*Directions*
How many lines in the records below hold the string "joints"? Please answer with the number and nothing more.

*Dataset rows*
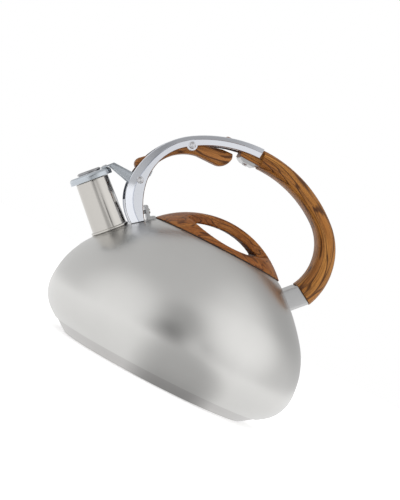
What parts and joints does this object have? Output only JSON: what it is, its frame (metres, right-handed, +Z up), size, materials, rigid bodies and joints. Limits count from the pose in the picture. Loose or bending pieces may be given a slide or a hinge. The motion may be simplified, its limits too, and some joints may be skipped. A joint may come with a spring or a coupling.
{
  "type": "stovetop whistling kettle",
  "caption": "Low domed steel stovetop kettle with a lift-out lid, a slanted spout with a whistle cap, and a loop handle whose trigger opens the cap.",
  "frame": {"origin": "middle of the flat base, on the body's axis", "axes": "+Z up, -X towards the spout, +X towards the rear end of the grip"},
  "size_m": [0.2435, 0.2214, 0.2075],
  "materials": {
    "body_steel": "satin, brushed round the body",
    "base_steel": "satin",
    "disc_aluminium": "plain",
    "spout_steel": "polished",
    "yoke_chrome": "bright",
    "bracket_steel": "satin",
    "screw_steel": "plain",
    "pin_steel": "polished",
    "wood_look": "wood-look print under a satin varnish",
    "seal_rubber": "matt",
    "seal_clear": "matt",
    "bush_brass": "plain",
    "cap_steel": "satin chrome",
    "whistle_grey": "satin"
  },
  "bodies": {
    "vessel": {"body_shell": "body_steel", "mouth_ring": "body_steel", "base_pan": "base_steel", "heat_disc": "disc_aluminium", "base_cap": "base_steel", "spout_tube": "spout_steel", "spout_collar": "spout_steel", "handle_yoke": "yoke_chrome", "tongue_plate": "bracket_steel", "tongue_screw": "screw_steel", "front_bracket": "bracket_steel", "foot_screw": "screw_steel", "grip": "wood_look", "rear_bracket": "bracket_steel", "bracket_screws": "screw_steel", "arm_pin": "pin_steel", "trigger_pin": "pin_steel"},
    "lid": {"lid_knob": "wood_look", "lid_plate": "base_steel", "lid_gasket": "seal_rubber", "knob_screws": "screw_steel"},
    "trigger": {"trigger": "wood_look", "trigger_bush": "bush_brass", "trigger_spring": "screw_steel"},
    "spout_cap": {"cap_cover": "cap_steel", "cap_arm": "cap_steel", "arm_rivets": "pin_steel", "cap_seal": "seal_clear", "whistle_cup": "spout_steel", "whistle_plate": "bush_brass", "whistle_disc": "whistle_grey"}
  },
  "joints": [
    {"name": "lid_lift", "type": "slide", "parent": "vessel", "child": "lid", "axis": [0, 0, 1], "range_m": [0, 0.035]},
    {"name": "trigger_pull", "type": "hinge", "parent": "vessel", "child": "trigger", "pos_m": [-0.0594, 0, 0.18225], "axis": [0, -1, 0], "range_deg": [0, 9], "stiffness_Nm_per_rad": 0.6, "springref_deg": -5.73},
    {"name": "cap_flip", "type": "hinge", "parent": "vessel", "child": "spout_cap", "pos_m": [-0.08395, 0, 0.13738], "axis": [0, 1, 0], "range_deg": [0, 40]}
  ],
  "couplings": [
    {"joint": "cap_flip", "follows": "trigger_pull", "ratio": 4.4}
  ]
}
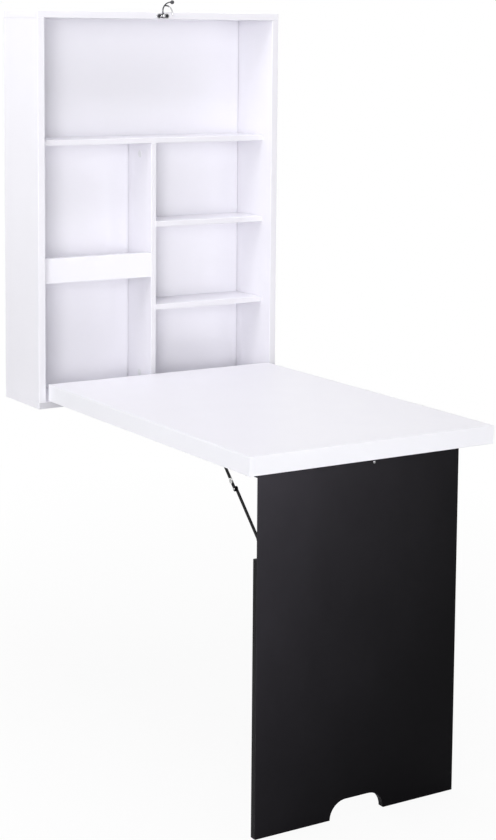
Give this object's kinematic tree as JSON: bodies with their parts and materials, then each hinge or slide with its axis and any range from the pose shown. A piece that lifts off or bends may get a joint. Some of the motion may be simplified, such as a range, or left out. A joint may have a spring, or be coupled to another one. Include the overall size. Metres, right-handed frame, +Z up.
{
  "type": "fold down wall desk",
  "caption": "Wall cabinet with shelves whose front folds down on butt hinges as a desk, with a folding chalkboard leg held by two-arm stays and a swivel latch.",
  "frame": {"origin": "middle of the line of screw holes in the wall cleat, on the wall plane", "axes": "+X to the right as seen from the room, +Y into the wall, +Z up"},
  "size_m": [0.6, 0.9812, 1.5595],
  "materials": {
    "white_laminate": "satin white melamine on particle board",
    "edge_band": "satin white edge band",
    "raw_board": "unfinished board",
    "beech_dowel": "plain beech",
    "zinc_fittings": "zinc plated",
    "chromed_latch": "polished",
    "dark_chrome": "dark polished",
    "black_board": "matt black board",
    "chalkboard_face": "matt charcoal chalkboard paint",
    "bright_steel": "bright",
    "black_steel": "satin black"
  },
  "bodies": {
    "cabinet": {"side_panel_left": "white_laminate", "side_panel_right": "white_laminate", "top_panel": "white_laminate", "bottom_panel": "white_laminate", "back_panel": "white_laminate", "upper_shelf": "white_laminate", "centre_divider": "white_laminate", "right_shelf_upper": "white_laminate", "right_shelf_lower": "white_laminate", "left_shelf": "white_laminate", "shelf_apron": "white_laminate", "hanging_rail": "raw_board", "wall_cleat": "raw_board", "lower_rail": "raw_board", "cam_locks": "zinc_fittings", "cam_bolts": "zinc_fittings", "dowels": "beech_dowel", "assembly_screws": "zinc_fittings", "latch_base": "chromed_latch", "latch_screws": "dark_chrome", "latch_pivot": "chromed_latch", "desk_hinge_cabinet_leaves": "zinc_fittings", "desk_hinge_pins": "zinc_fittings", "desk_hinge_cabinet_screws": "zinc_fittings"},
    "desk": {"desk_board": "white_laminate", "desk_rail_front": "white_laminate", "desk_rail_rear": "white_laminate", "desk_rail_left": "white_laminate", "desk_rail_right": "white_laminate", "desk_edge_band": "edge_band", "desk_hinge_desk_leaves": "zinc_fittings", "desk_hinge_desk_screws": "zinc_fittings", "leg_hinge_desk_leaves": "zinc_fittings", "leg_hinge_pins": "zinc_fittings", "leg_hinge_desk_screws": "zinc_fittings", "stay_desk_brackets": "black_steel", "stay_desk_rivets": "black_steel", "stay_desk_screws": "zinc_fittings"},
    "leg": {"leg_board": "black_board", "chalkboard": "chalkboard_face", "chalkboard_screw": "bright_steel", "leg_hinge_leg_leaves": "zinc_fittings", "leg_hinge_leg_screws": "zinc_fittings", "stay_leg_brackets": "black_steel", "stay_leg_rivets": "black_steel", "stay_leg_screws": "zinc_fittings"},
    "stay_upper_left": {"stay_upper_arm_left": "black_steel", "stay_elbow_rivet_left": "black_steel", "stay_lock_rivet_left": "bright_steel"},
    "stay_upper_right": {"stay_upper_arm_right": "black_steel", "stay_elbow_rivet_right": "black_steel", "stay_lock_rivet_right": "bright_steel"},
    "stay_lower_left": {"stay_lower_arm_left": "black_steel", "stay_elbow_cap_left": "bright_steel"},
    "stay_lower_right": {"stay_lower_arm_right": "black_steel", "stay_elbow_cap_right": "bright_steel"},
    "latch": {"latch_hook": "chromed_latch"}
  },
  "joints": [
    {"name": "desk_fold", "type": "hinge", "parent": "cabinet", "child": "desk", "pos_m": [0, -0.168, -0.7352], "axis": [-1, 0, 0], "range_deg": [0, 90]},
    {"name": "leg_fold", "type": "hinge", "parent": "desk", "child": "leg", "pos_m": [0, -0.917, -0.7174], "axis": [1, 0, 0], "range_deg": [0, 90]},
    {"name": "latch_turn", "type": "hinge", "parent": "cabinet", "child": "latch", "pos_m": [0, -0.1731, 0.0867], "axis": [0, 1, 0], "range_deg": [0, 180]},
    {"name": "stay_upper_pivot_left", "type": "hinge", "parent": "desk", "child": "stay_upper_left", "pos_m": [-0.2268, -0.782, -0.7249], "axis": [1, 0, 0], "range_deg": [-45.6, 0]},
    {"name": "stay_lower_pivot_left", "type": "hinge", "parent": "leg", "child": "stay_lower_left", "pos_m": [-0.2234, -0.9245, -0.8699], "axis": [1, 0, 0], "range_deg": [0, 44.6]},
    {"name": "stay_upper_pivot_right", "type": "hinge", "parent": "desk", "child": "stay_upper_right", "pos_m": [0.2268, -0.782, -0.7249], "axis": [1, 0, 0], "range_deg": [-45.6, 0]},
    {"name": "stay_lower_pivot_right", "type": "hinge", "parent": "leg", "child": "stay_lower_right", "pos_m": [0.2234, -0.9245, -0.8699], "axis": [1, 0, 0], "range_deg": [0, 44.6]}
  ],
  "couplings": [
    {"joint": "stay_upper_pivot_left", "follows": "leg_fold", "ratio": -0.50554},
    {"joint": "stay_lower_pivot_left", "follows": "leg_fold", "ratio": 0.49446},
    {"joint": "stay_upper_pivot_right", "follows": "leg_fold", "ratio": -0.50554},
    {"joint": "stay_lower_pivot_right", "follows": "leg_fold", "ratio": 0.49446}
  ]
}
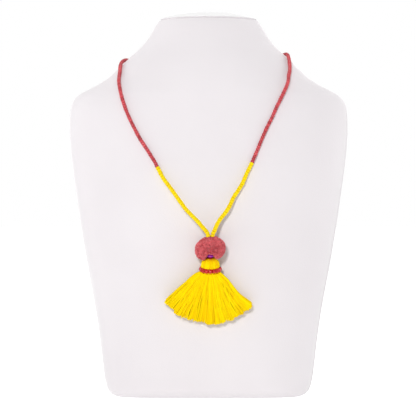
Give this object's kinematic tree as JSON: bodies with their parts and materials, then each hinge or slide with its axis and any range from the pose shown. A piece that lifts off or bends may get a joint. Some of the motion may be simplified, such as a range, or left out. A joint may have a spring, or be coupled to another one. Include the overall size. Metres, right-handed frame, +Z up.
{
  "type": "tassel necklace on a neck bust",
  "caption": "Seed-bead necklace, red then yellow down each side to a pompom and a fanned yarn tassel with a beaded waist, shown on a plain white neck bust.",
  "frame": {"origin": "on the foot's flat face, under the middle of the neck", "axes": "+Z up from the foot to the cap of the neck; +X to the viewer's right across the shoulders; -Y out of the chest, towards the viewer"},
  "size_m": [0.2218, 0.1249, 0.304],
  "materials": {
    "bust_cover": "smooth matte white leatherette",
    "red_bead_glass": "opaque glossy seed beads",
    "yellow_bead_glass": "opaque glossy seed beads",
    "pompom_yarn": "clipped fluffy yarn",
    "tassel_yarn": "combed soft yarn",
    "thread": "twisted thread",
    "purple_glass": "polished opaque",
    "garnet_glass": "polished opaque",
    "clasp_metal": "polished silver tone"
  },
  "bodies": {
    "root": {"bust": "bust_cover", "clasp": "clasp_metal", "red_strand_left": "red_bead_glass", "red_strand_right": "red_bead_glass", "yellow_strand_left": "yellow_bead_glass", "yellow_strand_right": "yellow_bead_glass", "pompom": "pompom_yarn", "drop_cord": "thread", "purple_bead": "purple_glass", "garnet_bead": "garnet_glass", "tassel": "tassel_yarn", "bead_band": "red_bead_glass"}
  },
  "joints": []
}
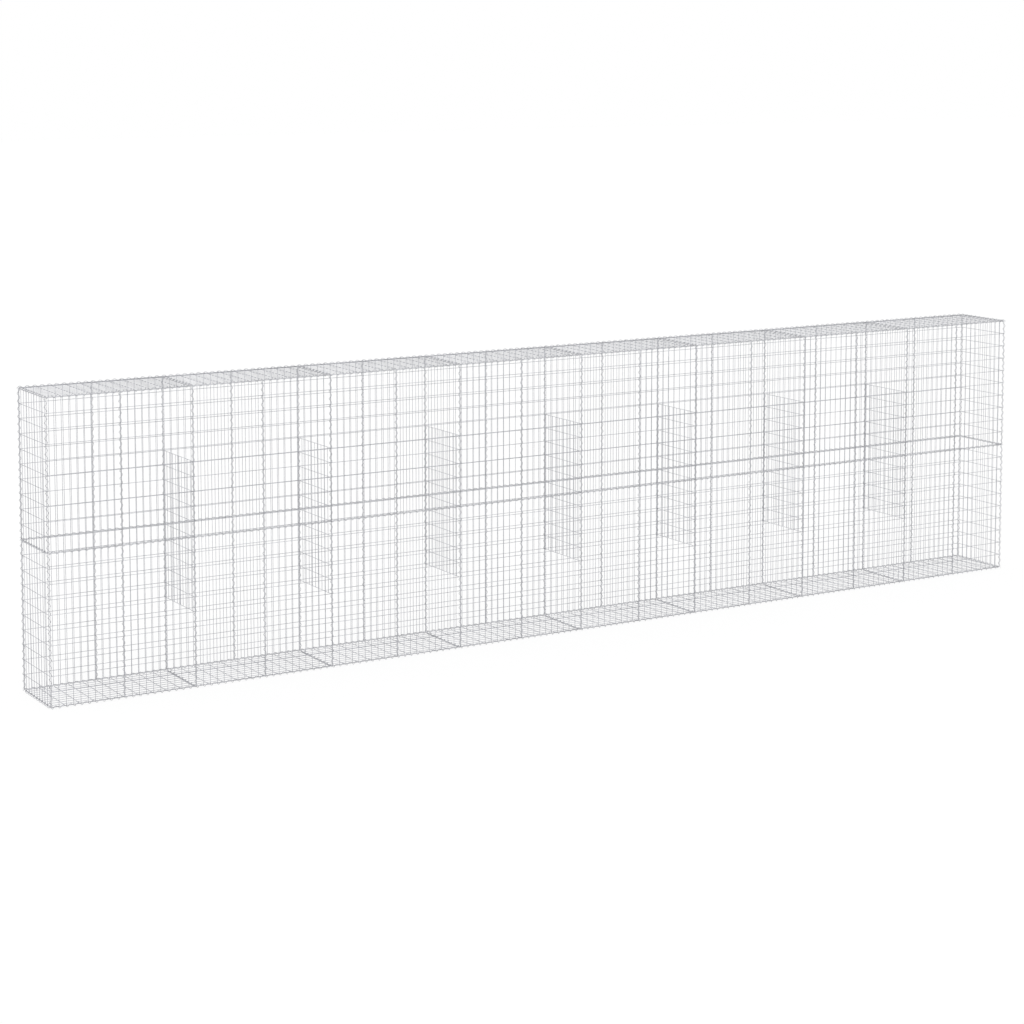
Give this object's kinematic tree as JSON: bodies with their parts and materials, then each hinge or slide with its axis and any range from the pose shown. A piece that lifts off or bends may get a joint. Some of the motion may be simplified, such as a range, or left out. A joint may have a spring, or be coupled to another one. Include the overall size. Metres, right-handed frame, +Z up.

*Response to the exercise*
4